CCCP, il concerto bolognese è un rito collettivo, una liturgia postmoderna senza nostalgia

Tondelli, discutendo l’immaginario dei CCCP nel suo libro “Un weekend postmoderno”, sosteneva ed evidenziava come il filosovietismo si manifestasse come una questione di identità culturale, un’esigenza di confrontarsi con duemila anni di storia europea, una divisione che non poteva essere semplicemente annullata da qualche decennio di separazione. Punk, Emilia, l’influenza tangibile dell’Unione Sovietica, sono visioni, coordinate di un’isola personale, e le loro canzoni sono il simbolo di un dissenso esistenziale e di una geografia interiore ostinata, un riflesso di ciò che erano e di ciò che sono diventati, attraversando quarant’anni di cambiamenti e contraddizioni. Ancora capaci di creare disagio, di concedere spazio, possibilità, visioni di questa realtà che conosce solo l’individualità capitalista: Produci Consuma Crepa.

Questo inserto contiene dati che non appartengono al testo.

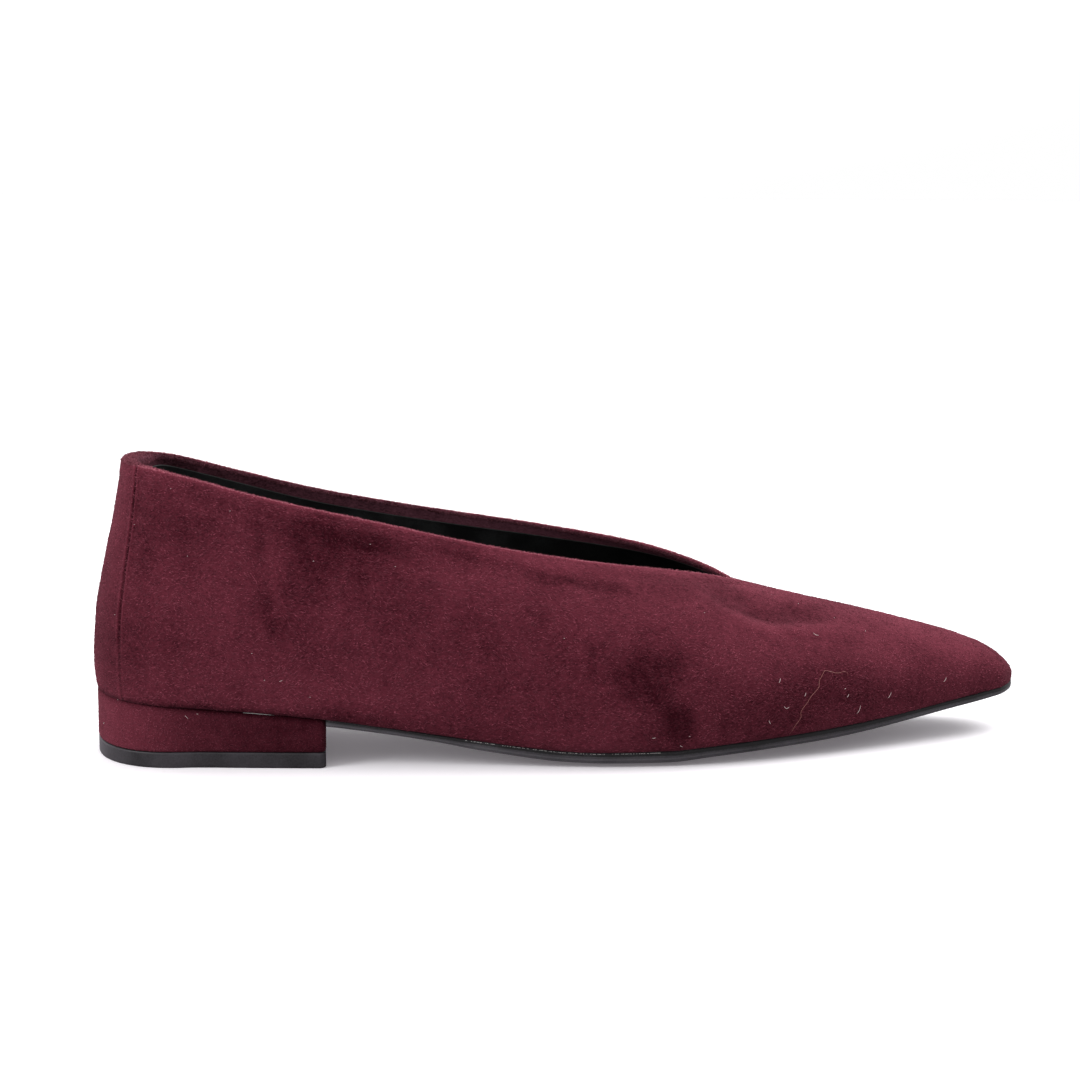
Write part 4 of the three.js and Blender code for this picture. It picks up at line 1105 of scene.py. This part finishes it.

“Chi l’avrebbe detto che ci saremmo trovati ancora qui a suonare a questa età”, asserisce a fine concerto Giovanni Lindo Ferretti, concludendo l’esperienza sul palco assieme liturgica e appassionata, con una scaletta che supera le due ore, includendo pezzi come “Emilia Paranoica”, “Curami”, “Punk Islam” e “Radio Kabul”, quest’ultima che con le sue sonorità evocative tocca temi di stretta attualità: Annarella, avvolta in un burka, si impone immobile davanti al gruppo e al pubblico e il brano si conclude con un’ode al presente: “All’erta sto come un russo nel Donbass, come un armeno del Nagorno-Karabakh”. Le sorprese non mancano, con “Spara Jury” che si dispiega dopo le note di “Bang Bang” e la cover di “Kebab Träume” dei Daf cantata da Zamboni. Il finale è un climax emotivo con “Amandoti”, le note melodiose cariche di sofferenza risuonano nell’aria, cantate dalla folla in un coro unanime, trasformando ogni nota, ogni parola, in un canto d’amore. Un grande rito collettivo, una liturgia postmoderna senza nessuna nostalgia, una forza iconoclasta, il rifiuto dell’ortodossia.